▶ [Brief] Print out every line, exactly as written.

▶ [Provided material]

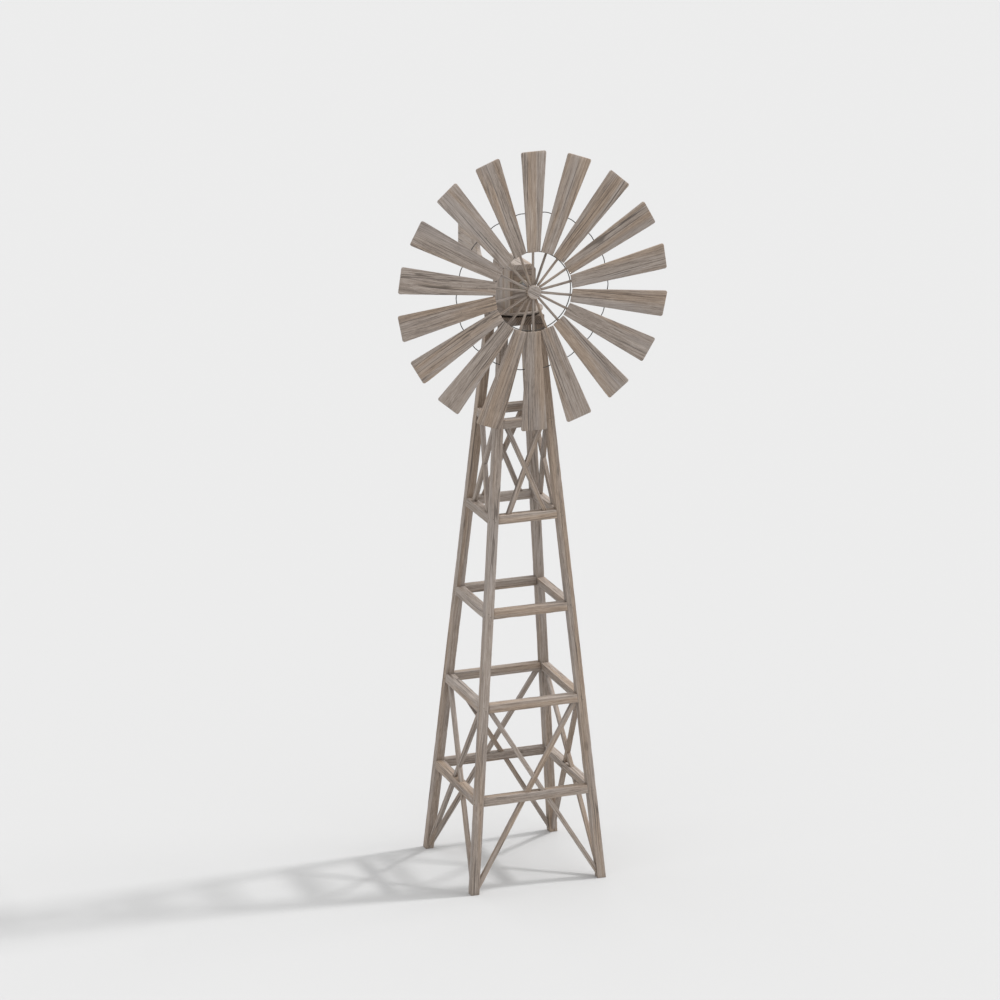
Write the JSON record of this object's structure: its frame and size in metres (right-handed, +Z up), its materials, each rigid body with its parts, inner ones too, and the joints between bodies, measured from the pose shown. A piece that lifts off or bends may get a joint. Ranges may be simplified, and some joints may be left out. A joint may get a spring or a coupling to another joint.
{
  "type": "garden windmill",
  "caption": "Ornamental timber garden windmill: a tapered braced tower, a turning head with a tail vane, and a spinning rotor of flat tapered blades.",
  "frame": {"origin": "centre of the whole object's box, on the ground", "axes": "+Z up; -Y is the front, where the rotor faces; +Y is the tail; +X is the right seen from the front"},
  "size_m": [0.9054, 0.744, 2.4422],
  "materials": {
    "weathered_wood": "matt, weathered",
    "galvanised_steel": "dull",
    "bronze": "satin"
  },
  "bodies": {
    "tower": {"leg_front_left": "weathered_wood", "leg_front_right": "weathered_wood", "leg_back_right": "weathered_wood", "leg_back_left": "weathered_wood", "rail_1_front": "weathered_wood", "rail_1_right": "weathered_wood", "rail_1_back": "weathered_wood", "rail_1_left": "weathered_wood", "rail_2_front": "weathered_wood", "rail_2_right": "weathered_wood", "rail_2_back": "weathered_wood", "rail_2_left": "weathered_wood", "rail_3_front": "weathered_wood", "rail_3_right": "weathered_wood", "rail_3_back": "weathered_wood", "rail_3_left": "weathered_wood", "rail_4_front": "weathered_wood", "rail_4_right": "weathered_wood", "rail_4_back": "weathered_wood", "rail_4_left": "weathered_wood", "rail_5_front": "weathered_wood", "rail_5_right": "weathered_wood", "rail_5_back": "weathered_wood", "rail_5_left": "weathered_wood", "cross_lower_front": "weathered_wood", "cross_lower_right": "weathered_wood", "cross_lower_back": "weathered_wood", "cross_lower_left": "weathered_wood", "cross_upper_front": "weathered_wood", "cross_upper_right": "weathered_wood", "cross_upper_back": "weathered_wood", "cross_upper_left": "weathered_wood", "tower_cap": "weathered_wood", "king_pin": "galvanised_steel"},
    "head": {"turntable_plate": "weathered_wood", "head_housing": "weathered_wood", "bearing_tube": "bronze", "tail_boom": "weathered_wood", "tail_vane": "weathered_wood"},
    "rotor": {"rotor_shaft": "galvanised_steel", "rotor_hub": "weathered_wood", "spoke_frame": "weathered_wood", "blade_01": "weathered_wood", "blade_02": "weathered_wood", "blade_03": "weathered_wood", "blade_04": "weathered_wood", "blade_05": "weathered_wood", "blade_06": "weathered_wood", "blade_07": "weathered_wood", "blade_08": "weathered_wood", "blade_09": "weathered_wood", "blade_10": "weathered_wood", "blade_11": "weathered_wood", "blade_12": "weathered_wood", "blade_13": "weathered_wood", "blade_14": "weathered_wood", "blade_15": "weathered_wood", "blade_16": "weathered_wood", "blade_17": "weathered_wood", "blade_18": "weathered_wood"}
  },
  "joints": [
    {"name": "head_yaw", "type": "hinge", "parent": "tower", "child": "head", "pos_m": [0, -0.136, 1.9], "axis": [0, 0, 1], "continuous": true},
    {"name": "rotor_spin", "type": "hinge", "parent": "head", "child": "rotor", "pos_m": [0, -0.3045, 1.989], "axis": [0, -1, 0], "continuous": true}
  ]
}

▶ [Written answer]
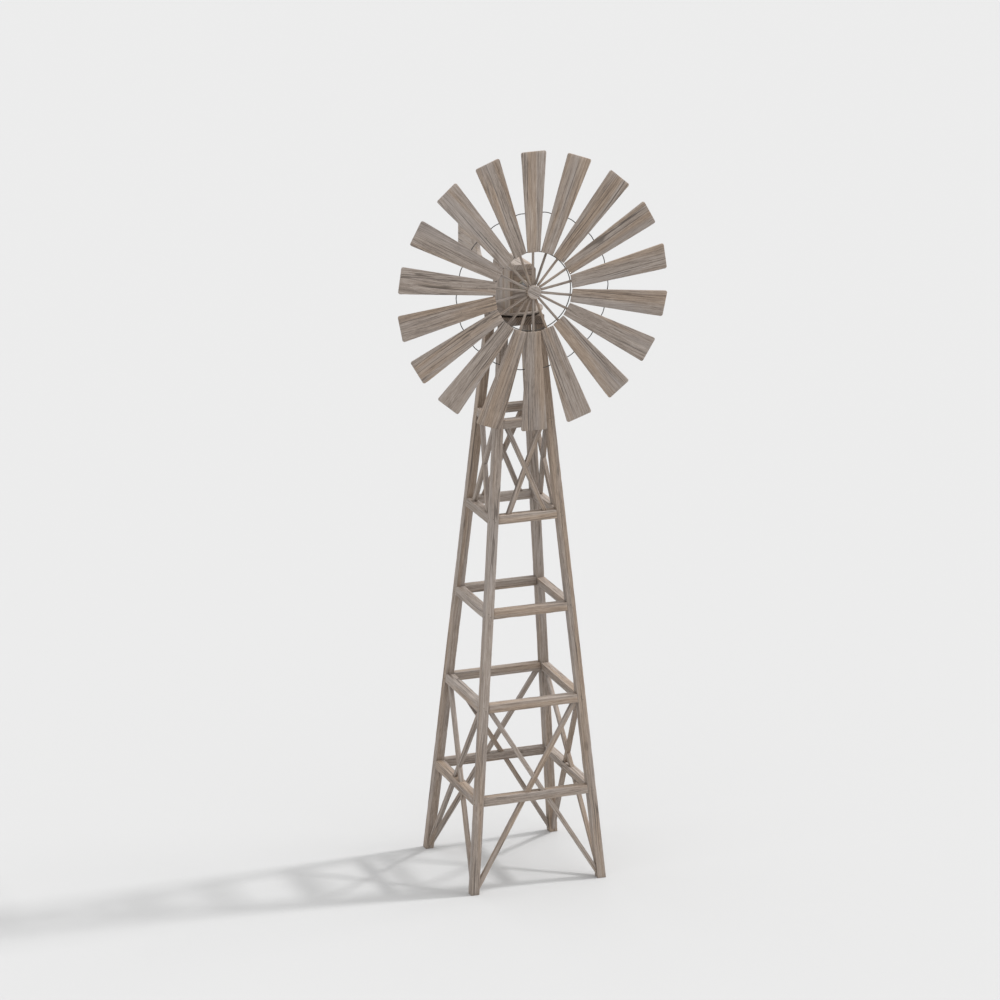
Write the JSON record of this object's structure: its frame and size in metres (right-handed, +Z up), its materials, each rigid body with its parts, inner ones too, and the joints between bodies, measured from the pose shown. A piece that lifts off or bends may get a joint. Ranges may be simplified, and some joints may be left out. A joint may get a spring or a coupling to another joint.
{
  "type": "garden windmill",
  "caption": "Ornamental timber garden windmill: a tapered braced tower, a turning head with a tail vane, and a spinning rotor of flat tapered blades.",
  "frame": {"origin": "centre of the whole object's box, on the ground", "axes": "+Z up; -Y is the front, where the rotor faces; +Y is the tail; +X is the right seen from the front"},
  "size_m": [0.9054, 0.744, 2.4422],
  "materials": {
    "weathered_wood": "matt, weathered",
    "galvanised_steel": "dull",
    "bronze": "satin"
  },
  "bodies": {
    "tower": {"leg_front_left": "weathered_wood", "leg_front_right": "weathered_wood", "leg_back_right": "weathered_wood", "leg_back_left": "weathered_wood", "rail_1_front": "weathered_wood", "rail_1_right": "weathered_wood", "rail_1_back": "weathered_wood", "rail_1_left": "weathered_wood", "rail_2_front": "weathered_wood", "rail_2_right": "weathered_wood", "rail_2_back": "weathered_wood", "rail_2_left": "weathered_wood", "rail_3_front": "weathered_wood", "rail_3_right": "weathered_wood", "rail_3_back": "weathered_wood", "rail_3_left": "weathered_wood", "rail_4_front": "weathered_wood", "rail_4_right": "weathered_wood", "rail_4_back": "weathered_wood", "rail_4_left": "weathered_wood", "rail_5_front": "weathered_wood", "rail_5_right": "weathered_wood", "rail_5_back": "weathered_wood", "rail_5_left": "weathered_wood", "cross_lower_front": "weathered_wood", "cross_lower_right": "weathered_wood", "cross_lower_back": "weathered_wood", "cross_lower_left": "weathered_wood", "cross_upper_front": "weathered_wood", "cross_upper_right": "weathered_wood", "cross_upper_back": "weathered_wood", "cross_upper_left": "weathered_wood", "tower_cap": "weathered_wood", "king_pin": "galvanised_steel"},
    "head": {"turntable_plate": "weathered_wood", "head_housing": "weathered_wood", "bearing_tube": "bronze", "tail_boom": "weathered_wood", "tail_vane": "weathered_wood"},
    "rotor": {"rotor_shaft": "galvanised_steel", "rotor_hub": "weathered_wood", "spoke_frame": "weathered_wood", "blade_01": "weathered_wood", "blade_02": "weathered_wood", "blade_03": "weathered_wood", "blade_04": "weathered_wood", "blade_05": "weathered_wood", "blade_06": "weathered_wood", "blade_07": "weathered_wood", "blade_08": "weathered_wood", "blade_09": "weathered_wood", "blade_10": "weathered_wood", "blade_11": "weathered_wood", "blade_12": "weathered_wood", "blade_13": "weathered_wood", "blade_14": "weathered_wood", "blade_15": "weathered_wood", "blade_16": "weathered_wood", "blade_17": "weathered_wood", "blade_18": "weathered_wood"}
  },
  "joints": [
    {"name": "head_yaw", "type": "hinge", "parent": "tower", "child": "head", "pos_m": [0, -0.136, 1.9], "axis": [0, 0, 1], "continuous": true},
    {"name": "rotor_spin", "type": "hinge", "parent": "head", "child": "rotor", "pos_m": [0, -0.3045, 1.989], "axis": [0, -1, 0], "continuous": true}
  ]
}